§ Task details
Quote only the lines from the line containing "x_pole_left_rods();" to the line containing "cad_parts[node].hide_render = cad_parts[node].hide_viewport", with both of those lines included, please, exactly as written.

[Modeling code records]
====

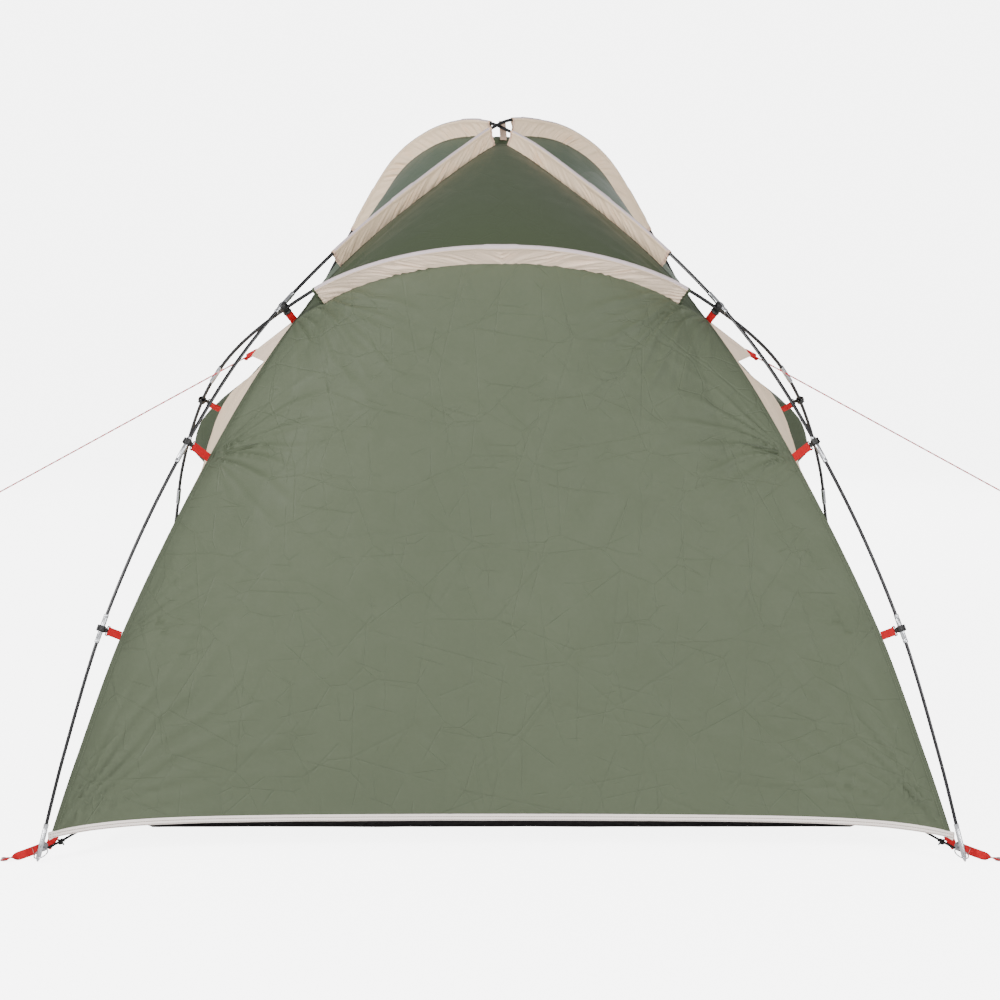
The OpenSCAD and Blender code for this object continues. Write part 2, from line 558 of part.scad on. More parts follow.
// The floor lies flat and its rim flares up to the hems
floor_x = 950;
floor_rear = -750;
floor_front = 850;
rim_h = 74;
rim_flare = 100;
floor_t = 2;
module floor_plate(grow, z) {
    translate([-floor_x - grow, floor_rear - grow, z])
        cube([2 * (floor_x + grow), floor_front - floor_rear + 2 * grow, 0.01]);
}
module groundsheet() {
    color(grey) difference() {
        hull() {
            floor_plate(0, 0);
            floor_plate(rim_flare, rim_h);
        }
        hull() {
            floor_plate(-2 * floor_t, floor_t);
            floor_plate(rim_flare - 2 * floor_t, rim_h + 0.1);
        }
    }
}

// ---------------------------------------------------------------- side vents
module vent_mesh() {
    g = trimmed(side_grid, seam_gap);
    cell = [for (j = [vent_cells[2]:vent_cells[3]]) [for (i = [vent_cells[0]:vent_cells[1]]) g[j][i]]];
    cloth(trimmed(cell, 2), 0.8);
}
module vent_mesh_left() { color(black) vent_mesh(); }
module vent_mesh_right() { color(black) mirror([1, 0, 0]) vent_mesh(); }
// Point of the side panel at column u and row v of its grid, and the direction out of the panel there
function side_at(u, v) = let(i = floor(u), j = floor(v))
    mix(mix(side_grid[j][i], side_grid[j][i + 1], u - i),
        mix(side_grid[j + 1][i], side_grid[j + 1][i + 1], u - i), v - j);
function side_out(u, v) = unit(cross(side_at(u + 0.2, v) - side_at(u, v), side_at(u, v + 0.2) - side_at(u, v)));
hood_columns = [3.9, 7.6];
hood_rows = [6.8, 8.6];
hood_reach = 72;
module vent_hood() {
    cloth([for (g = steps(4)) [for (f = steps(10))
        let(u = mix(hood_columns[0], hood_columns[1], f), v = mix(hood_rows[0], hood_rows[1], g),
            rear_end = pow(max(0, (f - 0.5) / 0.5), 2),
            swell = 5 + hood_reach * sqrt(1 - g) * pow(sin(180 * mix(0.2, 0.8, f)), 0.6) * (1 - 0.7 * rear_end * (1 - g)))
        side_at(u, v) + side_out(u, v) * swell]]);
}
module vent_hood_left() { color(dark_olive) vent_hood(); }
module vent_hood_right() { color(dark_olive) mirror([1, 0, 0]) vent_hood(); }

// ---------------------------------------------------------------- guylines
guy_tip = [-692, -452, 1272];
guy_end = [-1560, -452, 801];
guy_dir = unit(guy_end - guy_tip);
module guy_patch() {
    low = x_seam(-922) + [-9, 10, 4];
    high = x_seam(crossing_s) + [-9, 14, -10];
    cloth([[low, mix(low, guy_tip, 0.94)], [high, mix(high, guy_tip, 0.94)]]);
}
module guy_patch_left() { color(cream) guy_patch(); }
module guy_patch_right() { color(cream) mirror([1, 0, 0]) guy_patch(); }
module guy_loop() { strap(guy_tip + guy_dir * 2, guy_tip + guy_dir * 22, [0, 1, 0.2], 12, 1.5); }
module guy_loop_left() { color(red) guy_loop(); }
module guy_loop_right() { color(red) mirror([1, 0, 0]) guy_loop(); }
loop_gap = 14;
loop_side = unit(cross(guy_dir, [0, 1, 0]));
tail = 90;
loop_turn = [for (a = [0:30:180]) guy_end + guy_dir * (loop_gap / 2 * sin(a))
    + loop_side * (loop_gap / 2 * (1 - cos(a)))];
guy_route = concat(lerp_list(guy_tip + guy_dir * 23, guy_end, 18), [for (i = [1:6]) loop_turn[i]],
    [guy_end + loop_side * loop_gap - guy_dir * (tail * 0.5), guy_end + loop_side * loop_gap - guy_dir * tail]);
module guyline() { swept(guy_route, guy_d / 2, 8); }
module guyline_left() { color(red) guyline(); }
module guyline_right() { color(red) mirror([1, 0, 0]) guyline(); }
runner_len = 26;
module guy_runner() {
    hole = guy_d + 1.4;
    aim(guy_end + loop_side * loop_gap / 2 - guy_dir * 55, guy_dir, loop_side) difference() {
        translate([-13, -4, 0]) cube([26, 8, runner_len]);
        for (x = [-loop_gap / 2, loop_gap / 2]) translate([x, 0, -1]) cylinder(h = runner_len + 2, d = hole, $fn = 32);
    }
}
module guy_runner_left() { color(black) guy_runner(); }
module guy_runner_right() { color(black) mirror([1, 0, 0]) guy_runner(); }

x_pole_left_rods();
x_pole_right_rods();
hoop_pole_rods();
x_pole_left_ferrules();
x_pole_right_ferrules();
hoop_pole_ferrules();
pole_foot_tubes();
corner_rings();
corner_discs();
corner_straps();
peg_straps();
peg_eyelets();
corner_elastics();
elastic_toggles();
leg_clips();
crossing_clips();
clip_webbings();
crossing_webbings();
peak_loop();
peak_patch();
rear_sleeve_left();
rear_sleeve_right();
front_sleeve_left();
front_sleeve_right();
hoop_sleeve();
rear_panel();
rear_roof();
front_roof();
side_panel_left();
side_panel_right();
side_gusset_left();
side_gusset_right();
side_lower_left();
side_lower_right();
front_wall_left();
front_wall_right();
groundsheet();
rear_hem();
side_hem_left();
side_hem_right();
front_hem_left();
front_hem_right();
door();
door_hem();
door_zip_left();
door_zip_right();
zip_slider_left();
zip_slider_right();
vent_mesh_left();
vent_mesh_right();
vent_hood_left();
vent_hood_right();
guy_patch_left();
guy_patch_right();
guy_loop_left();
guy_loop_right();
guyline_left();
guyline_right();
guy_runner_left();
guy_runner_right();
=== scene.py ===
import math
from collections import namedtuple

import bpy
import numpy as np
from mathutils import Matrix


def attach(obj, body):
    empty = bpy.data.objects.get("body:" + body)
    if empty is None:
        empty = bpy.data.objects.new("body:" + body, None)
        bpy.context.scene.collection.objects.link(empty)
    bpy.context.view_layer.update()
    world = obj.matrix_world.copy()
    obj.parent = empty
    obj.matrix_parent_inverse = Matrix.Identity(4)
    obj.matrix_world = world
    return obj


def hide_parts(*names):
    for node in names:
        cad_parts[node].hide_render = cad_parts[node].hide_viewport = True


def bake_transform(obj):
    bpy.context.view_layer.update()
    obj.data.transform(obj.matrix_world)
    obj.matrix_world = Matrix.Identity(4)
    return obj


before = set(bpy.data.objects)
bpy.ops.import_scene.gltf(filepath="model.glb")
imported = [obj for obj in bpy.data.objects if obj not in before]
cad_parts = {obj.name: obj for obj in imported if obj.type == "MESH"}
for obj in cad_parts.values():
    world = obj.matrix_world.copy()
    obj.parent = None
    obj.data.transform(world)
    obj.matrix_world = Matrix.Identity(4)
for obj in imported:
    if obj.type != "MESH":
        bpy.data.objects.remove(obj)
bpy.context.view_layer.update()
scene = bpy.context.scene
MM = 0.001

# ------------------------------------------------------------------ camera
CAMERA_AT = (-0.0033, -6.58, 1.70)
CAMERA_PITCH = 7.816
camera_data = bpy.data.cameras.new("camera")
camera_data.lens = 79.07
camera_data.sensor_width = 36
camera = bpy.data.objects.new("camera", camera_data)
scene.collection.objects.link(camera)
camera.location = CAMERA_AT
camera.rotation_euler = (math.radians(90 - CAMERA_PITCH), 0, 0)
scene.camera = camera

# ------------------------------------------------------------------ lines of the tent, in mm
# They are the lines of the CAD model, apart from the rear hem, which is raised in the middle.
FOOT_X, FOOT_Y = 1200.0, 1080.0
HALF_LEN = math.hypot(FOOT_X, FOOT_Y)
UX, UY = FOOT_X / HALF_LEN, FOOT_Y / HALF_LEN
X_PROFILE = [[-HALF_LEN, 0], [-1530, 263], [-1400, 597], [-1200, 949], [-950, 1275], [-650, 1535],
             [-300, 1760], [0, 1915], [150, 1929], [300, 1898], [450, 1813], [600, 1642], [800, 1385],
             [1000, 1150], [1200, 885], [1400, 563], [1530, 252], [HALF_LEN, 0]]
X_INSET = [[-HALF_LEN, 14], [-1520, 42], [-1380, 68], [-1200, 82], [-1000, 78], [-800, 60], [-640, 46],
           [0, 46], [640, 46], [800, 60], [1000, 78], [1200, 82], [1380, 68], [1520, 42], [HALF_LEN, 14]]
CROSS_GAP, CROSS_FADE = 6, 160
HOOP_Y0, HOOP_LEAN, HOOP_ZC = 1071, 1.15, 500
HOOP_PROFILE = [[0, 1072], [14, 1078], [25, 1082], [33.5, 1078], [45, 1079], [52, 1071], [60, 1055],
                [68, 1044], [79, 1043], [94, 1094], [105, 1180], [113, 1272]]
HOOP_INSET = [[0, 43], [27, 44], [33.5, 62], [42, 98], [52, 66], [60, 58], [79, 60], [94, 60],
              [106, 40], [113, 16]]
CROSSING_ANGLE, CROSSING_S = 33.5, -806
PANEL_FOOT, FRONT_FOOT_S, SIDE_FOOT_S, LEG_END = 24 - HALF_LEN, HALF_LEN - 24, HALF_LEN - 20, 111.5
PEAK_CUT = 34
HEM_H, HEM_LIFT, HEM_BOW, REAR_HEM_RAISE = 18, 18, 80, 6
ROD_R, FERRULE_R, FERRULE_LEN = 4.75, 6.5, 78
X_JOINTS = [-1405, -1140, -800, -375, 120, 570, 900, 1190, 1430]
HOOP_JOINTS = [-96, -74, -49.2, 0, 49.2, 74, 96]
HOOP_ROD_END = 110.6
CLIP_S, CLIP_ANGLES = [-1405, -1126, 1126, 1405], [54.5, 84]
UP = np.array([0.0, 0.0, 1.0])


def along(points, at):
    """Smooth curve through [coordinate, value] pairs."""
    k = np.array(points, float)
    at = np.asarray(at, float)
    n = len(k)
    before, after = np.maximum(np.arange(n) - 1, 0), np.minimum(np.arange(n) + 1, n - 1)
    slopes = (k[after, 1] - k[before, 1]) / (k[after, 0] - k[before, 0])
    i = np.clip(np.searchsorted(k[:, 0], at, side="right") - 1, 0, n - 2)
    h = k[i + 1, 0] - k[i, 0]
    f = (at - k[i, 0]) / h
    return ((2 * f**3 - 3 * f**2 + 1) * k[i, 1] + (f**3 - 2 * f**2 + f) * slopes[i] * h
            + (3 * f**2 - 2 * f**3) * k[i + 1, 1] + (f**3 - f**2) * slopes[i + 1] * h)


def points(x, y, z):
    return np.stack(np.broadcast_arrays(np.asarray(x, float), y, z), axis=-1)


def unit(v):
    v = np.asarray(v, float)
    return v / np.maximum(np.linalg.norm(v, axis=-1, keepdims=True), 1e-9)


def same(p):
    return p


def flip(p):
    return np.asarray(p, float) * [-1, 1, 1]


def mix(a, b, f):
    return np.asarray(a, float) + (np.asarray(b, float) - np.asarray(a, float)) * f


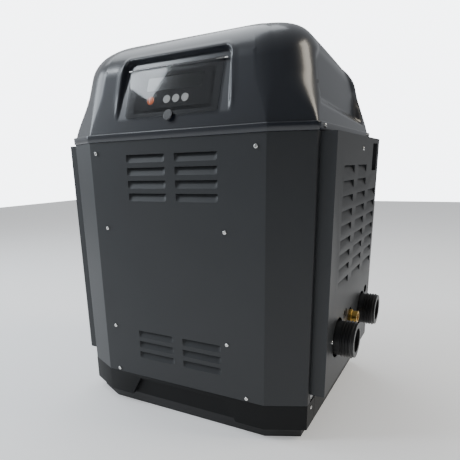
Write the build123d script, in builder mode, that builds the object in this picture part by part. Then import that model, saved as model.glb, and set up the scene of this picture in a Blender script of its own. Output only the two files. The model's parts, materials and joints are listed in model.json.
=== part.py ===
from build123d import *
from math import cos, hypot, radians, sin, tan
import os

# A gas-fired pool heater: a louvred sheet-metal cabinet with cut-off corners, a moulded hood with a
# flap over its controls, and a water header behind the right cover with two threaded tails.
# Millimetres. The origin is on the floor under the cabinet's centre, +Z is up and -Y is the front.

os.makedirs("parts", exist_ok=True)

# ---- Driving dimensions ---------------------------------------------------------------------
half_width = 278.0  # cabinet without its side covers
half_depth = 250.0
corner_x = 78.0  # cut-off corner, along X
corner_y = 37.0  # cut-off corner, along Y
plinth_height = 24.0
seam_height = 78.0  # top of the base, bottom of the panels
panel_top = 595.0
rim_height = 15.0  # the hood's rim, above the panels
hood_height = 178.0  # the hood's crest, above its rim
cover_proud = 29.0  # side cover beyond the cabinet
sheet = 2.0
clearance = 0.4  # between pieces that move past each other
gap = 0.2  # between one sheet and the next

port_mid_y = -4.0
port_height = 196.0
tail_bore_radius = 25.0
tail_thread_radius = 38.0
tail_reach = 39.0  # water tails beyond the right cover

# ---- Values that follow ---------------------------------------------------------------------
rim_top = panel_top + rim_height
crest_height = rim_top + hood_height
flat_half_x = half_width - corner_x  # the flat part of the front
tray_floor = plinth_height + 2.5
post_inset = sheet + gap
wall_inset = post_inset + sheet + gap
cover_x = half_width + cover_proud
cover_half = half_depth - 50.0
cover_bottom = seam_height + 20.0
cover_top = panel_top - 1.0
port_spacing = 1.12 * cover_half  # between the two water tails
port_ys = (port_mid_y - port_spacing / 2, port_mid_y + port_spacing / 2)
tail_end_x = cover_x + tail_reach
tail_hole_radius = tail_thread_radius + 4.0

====

§ Answer to the task
x_pole_left_rods();
x_pole_right_rods();
hoop_pole_rods();
x_pole_left_ferrules();
x_pole_right_ferrules();
hoop_pole_ferrules();
pole_foot_tubes();
corner_rings();
corner_discs();
corner_straps();
peg_straps();
peg_eyelets();
corner_elastics();
elastic_toggles();
leg_clips();
crossing_clips();
clip_webbings();
crossing_webbings();
peak_loop();
peak_patch();
rear_sleeve_left();
rear_sleeve_right();
front_sleeve_left();
front_sleeve_right();
hoop_sleeve();
rear_panel();
rear_roof();
front_roof();
side_panel_left();
side_panel_right();
side_gusset_left();
side_gusset_right();
side_lower_left();
side_lower_right();
front_wall_left();
front_wall_right();
groundsheet();
rear_hem();
side_hem_left();
side_hem_right();
front_hem_left();
front_hem_right();
door();
door_hem();
door_zip_left();
door_zip_right();
zip_slider_left();
zip_slider_right();
vent_mesh_left();
vent_mesh_right();
vent_hood_left();
vent_hood_right();
guy_patch_left();
guy_patch_right();
guy_loop_left();
guy_loop_right();
guyline_left();
guyline_right();
guy_runner_left();
guy_runner_right();
=== scene.py ===
import math
from collections import namedtuple

import bpy
import numpy as np
from mathutils import Matrix


def attach(obj, body):
    empty = bpy.data.objects.get("body:" + body)
    if empty is None:
        empty = bpy.data.objects.new("body:" + body, None)
        bpy.context.scene.collection.objects.link(empty)
    bpy.context.view_layer.update()
    world = obj.matrix_world.copy()
    obj.parent = empty
    obj.matrix_parent_inverse = Matrix.Identity(4)
    obj.matrix_world = world
    return obj


def hide_parts(*names):
    for node in names:
        cad_parts[node].hide_render = cad_parts[node].hide_viewport = True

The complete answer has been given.